**Problem statement**
Print out every line, exactly as written.

**Data segment**
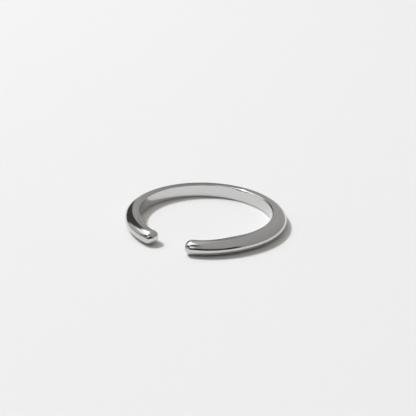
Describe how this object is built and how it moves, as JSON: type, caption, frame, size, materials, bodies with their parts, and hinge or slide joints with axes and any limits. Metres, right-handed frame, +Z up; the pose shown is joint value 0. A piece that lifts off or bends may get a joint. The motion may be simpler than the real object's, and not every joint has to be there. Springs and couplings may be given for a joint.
{
  "type": "open cuff ring",
  "caption": "Plain polished open cuff ring with a flat inner wall, a domed outside and round tips either side of its mouth.",
  "frame": {"origin": "on the bore's axis, in the plane that the ring lies on", "axes": "+Z up along the bore's axis, the mouth between the tips towards -Y, X across the mouth"},
  "size_m": [0.021, 0.0209, 0.0018],
  "materials": {
    "silver": "high polish silver"
  },
  "bodies": {
    "root": {"band": "silver"}
  },
  "joints": []
}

**Answer below**
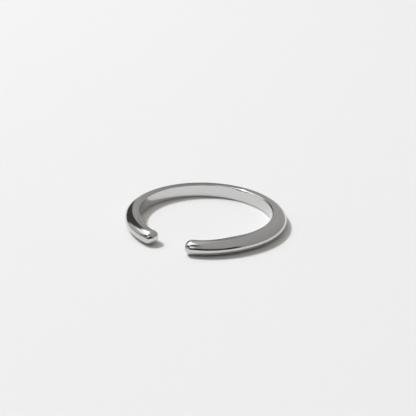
Describe how this object is built and how it moves, as JSON: type, caption, frame, size, materials, bodies with their parts, and hinge or slide joints with axes and any limits. Metres, right-handed frame, +Z up; the pose shown is joint value 0. A piece that lifts off or bends may get a joint. The motion may be simpler than the real object's, and not every joint has to be there. Springs and couplings may be given for a joint.
{
  "type": "open cuff ring",
  "caption": "Plain polished open cuff ring with a flat inner wall, a domed outside and round tips either side of its mouth.",
  "frame": {"origin": "on the bore's axis, in the plane that the ring lies on", "axes": "+Z up along the bore's axis, the mouth between the tips towards -Y, X across the mouth"},
  "size_m": [0.021, 0.0209, 0.0018],
  "materials": {
    "silver": "high polish silver"
  },
  "bodies": {
    "root": {"band": "silver"}
  },
  "joints": []
}